+++ DATA EXTRACT +++

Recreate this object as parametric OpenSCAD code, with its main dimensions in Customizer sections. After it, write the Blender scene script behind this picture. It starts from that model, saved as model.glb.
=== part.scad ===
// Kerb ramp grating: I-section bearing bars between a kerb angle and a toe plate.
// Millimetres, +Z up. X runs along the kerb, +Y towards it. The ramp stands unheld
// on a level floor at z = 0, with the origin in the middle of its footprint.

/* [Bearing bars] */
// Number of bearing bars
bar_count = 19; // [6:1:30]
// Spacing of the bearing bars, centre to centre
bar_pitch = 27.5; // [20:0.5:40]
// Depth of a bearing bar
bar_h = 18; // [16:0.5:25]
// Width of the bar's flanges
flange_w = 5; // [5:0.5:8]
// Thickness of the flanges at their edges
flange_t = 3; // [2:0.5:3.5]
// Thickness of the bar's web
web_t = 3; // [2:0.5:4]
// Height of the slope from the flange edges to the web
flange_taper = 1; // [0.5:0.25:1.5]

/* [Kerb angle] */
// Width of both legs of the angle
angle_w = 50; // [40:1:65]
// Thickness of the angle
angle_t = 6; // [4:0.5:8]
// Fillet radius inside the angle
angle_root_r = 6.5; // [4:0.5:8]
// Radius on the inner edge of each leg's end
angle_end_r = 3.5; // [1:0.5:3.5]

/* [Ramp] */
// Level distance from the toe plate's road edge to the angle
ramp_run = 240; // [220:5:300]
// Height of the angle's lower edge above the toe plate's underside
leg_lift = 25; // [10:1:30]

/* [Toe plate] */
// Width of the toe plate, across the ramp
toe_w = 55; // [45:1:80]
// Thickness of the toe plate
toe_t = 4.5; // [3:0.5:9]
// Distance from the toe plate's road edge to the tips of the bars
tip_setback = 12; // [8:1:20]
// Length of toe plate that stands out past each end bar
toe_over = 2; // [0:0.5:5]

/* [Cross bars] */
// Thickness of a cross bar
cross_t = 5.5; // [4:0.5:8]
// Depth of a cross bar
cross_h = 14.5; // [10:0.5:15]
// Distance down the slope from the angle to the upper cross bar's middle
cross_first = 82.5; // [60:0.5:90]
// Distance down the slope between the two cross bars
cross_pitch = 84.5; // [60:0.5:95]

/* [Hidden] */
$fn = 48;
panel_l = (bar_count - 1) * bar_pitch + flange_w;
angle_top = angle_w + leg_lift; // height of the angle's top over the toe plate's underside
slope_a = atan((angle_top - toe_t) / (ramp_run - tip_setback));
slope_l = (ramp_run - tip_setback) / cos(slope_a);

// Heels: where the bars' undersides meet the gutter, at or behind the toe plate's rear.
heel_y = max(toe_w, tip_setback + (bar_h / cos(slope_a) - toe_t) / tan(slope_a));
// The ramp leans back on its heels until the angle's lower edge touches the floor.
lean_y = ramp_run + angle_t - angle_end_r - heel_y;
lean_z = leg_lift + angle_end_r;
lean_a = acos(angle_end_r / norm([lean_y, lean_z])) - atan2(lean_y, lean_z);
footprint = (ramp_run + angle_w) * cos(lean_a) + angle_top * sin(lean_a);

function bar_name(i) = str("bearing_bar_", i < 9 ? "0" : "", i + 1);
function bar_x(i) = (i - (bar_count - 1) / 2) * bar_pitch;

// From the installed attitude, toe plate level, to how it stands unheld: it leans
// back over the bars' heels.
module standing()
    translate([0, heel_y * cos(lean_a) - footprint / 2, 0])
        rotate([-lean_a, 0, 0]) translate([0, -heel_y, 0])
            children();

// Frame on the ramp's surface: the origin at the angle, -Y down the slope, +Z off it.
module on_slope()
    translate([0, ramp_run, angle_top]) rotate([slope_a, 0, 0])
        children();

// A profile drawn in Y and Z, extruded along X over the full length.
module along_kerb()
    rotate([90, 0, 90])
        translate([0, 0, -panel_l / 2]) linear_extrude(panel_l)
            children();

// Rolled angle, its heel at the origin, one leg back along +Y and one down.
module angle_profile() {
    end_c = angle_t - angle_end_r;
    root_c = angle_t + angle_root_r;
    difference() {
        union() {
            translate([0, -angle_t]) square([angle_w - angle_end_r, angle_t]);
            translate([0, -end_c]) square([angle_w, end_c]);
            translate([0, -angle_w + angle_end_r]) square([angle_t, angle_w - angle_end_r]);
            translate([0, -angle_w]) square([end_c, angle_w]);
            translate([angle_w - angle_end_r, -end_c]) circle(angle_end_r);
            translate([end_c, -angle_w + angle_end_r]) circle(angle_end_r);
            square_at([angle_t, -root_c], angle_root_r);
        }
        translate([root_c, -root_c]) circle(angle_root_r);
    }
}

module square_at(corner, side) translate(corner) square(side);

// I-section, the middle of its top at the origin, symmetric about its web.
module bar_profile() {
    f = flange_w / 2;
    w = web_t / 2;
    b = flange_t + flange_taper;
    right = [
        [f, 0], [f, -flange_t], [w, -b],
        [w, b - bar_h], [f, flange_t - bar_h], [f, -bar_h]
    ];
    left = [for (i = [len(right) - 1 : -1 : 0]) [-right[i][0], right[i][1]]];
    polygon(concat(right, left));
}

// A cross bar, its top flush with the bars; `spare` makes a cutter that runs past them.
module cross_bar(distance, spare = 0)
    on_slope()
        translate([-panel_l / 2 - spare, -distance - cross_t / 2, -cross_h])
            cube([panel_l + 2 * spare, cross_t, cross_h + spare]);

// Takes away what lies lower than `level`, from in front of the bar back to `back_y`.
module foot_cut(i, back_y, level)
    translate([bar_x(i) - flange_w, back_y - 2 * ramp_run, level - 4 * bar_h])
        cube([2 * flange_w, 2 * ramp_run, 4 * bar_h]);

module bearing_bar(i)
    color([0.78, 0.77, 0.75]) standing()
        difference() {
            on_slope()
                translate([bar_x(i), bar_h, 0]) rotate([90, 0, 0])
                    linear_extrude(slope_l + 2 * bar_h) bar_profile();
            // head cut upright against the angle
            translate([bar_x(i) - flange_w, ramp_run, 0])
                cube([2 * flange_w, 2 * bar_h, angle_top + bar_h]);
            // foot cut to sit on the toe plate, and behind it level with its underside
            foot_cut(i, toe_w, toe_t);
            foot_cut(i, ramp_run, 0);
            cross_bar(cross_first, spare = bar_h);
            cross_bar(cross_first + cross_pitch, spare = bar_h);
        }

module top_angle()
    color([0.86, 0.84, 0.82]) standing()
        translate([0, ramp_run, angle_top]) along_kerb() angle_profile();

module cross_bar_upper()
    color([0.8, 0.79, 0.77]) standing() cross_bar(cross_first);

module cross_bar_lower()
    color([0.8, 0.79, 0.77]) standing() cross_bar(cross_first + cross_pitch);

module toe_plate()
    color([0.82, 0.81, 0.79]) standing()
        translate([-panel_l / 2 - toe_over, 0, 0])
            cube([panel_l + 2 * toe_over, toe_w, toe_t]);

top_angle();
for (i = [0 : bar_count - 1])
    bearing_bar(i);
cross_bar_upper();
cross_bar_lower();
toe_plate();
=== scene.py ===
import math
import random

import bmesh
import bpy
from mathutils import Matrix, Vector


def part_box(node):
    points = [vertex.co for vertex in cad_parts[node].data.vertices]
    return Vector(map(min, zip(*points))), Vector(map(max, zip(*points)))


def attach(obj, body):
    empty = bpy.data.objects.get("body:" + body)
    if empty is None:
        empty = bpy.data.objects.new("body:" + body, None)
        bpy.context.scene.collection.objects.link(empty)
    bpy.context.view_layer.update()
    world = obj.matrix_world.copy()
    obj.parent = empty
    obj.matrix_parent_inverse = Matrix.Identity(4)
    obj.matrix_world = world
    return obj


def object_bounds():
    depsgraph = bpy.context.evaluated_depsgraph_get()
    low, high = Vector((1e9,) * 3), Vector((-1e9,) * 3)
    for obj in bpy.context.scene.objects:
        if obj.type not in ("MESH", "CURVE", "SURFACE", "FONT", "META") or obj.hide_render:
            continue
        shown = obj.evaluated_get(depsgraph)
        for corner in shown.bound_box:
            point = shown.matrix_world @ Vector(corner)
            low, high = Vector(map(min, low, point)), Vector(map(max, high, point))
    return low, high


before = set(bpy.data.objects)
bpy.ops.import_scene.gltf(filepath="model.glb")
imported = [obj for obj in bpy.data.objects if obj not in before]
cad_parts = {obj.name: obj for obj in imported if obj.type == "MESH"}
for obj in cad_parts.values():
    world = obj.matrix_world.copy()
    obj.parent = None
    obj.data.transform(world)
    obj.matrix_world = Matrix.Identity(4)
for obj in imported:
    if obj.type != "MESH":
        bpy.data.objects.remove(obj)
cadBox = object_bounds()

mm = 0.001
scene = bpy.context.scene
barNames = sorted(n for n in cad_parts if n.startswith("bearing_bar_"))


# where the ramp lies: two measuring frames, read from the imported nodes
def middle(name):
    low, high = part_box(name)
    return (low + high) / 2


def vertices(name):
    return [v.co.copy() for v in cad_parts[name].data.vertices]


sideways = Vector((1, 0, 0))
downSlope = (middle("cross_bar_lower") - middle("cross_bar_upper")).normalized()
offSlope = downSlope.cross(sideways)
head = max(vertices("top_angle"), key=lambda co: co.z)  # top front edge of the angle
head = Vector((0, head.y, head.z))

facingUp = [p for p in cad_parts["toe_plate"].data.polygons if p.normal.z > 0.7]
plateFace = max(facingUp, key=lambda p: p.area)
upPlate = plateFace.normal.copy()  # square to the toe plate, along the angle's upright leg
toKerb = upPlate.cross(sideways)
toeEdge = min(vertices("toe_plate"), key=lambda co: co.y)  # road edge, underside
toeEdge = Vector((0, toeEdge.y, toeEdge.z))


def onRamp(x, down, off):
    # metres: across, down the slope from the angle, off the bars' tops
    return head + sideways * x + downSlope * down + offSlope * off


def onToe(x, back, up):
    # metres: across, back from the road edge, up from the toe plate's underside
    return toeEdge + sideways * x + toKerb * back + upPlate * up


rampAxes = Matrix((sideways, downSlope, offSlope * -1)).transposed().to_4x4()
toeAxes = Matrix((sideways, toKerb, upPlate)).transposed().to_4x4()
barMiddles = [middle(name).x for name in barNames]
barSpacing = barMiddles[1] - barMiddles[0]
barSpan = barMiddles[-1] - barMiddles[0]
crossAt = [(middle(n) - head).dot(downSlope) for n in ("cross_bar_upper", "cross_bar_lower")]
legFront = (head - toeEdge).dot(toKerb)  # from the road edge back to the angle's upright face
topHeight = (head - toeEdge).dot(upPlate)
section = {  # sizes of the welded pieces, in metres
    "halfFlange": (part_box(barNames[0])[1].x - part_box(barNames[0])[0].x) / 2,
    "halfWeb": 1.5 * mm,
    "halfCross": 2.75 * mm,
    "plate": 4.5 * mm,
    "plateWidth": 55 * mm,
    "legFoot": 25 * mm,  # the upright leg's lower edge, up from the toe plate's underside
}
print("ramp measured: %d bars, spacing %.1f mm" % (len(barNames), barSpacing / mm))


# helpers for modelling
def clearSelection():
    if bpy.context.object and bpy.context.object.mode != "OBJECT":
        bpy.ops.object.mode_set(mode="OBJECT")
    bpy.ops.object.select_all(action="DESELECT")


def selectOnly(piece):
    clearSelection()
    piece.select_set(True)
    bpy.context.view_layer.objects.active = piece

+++

- REQUIRED TASK
Starting with the line that contains "low, high = Vector((1e9,)", repeat each line exactly, and stop once the line that contains "return head +" has been repeated.

- SOLUTION FOR THIS EXERCISE
    low, high = Vector((1e9,) * 3), Vector((-1e9,) * 3)
    for obj in bpy.context.scene.objects:
        if obj.type not in ("MESH", "CURVE", "SURFACE", "FONT", "META") or obj.hide_render:
            continue
        shown = obj.evaluated_get(depsgraph)
        for corner in shown.bound_box:
            point = shown.matrix_world @ Vector(corner)
            low, high = Vector(map(min, low, point)), Vector(map(max, high, point))
    return low, high


before = set(bpy.data.objects)
bpy.ops.import_scene.gltf(filepath="model.glb")
imported = [obj for obj in bpy.data.objects if obj not in before]
cad_parts = {obj.name: obj for obj in imported if obj.type == "MESH"}
for obj in cad_parts.values():
    world = obj.matrix_world.copy()
    obj.parent = None
    obj.data.transform(world)
    obj.matrix_world = Matrix.Identity(4)
for obj in imported:
    if obj.type != "MESH":
        bpy.data.objects.remove(obj)
cadBox = object_bounds()

mm = 0.001
scene = bpy.context.scene
barNames = sorted(n for n in cad_parts if n.startswith("bearing_bar_"))


# where the ramp lies: two measuring frames, read from the imported nodes
def middle(name):
    low, high = part_box(name)
    return (low + high) / 2


def vertices(name):
    return [v.co.copy() for v in cad_parts[name].data.vertices]


sideways = Vector((1, 0, 0))
downSlope = (middle("cross_bar_lower") - middle("cross_bar_upper")).normalized()
offSlope = downSlope.cross(sideways)
head = max(vertices("top_angle"), key=lambda co: co.z)  # top front edge of the angle
head = Vector((0, head.y, head.z))

facingUp = [p for p in cad_parts["toe_plate"].data.polygons if p.normal.z > 0.7]
plateFace = max(facingUp, key=lambda p: p.area)
upPlate = plateFace.normal.copy()  # square to the toe plate, along the angle's upright leg
toKerb = upPlate.cross(sideways)
toeEdge = min(vertices("toe_plate"), key=lambda co: co.y)  # road edge, underside
toeEdge = Vector((0, toeEdge.y, toeEdge.z))


def onRamp(x, down, off):
    # metres: across, down the slope from the angle, off the bars' tops
    return head + sideways * x + downSlope * down + offSlope * off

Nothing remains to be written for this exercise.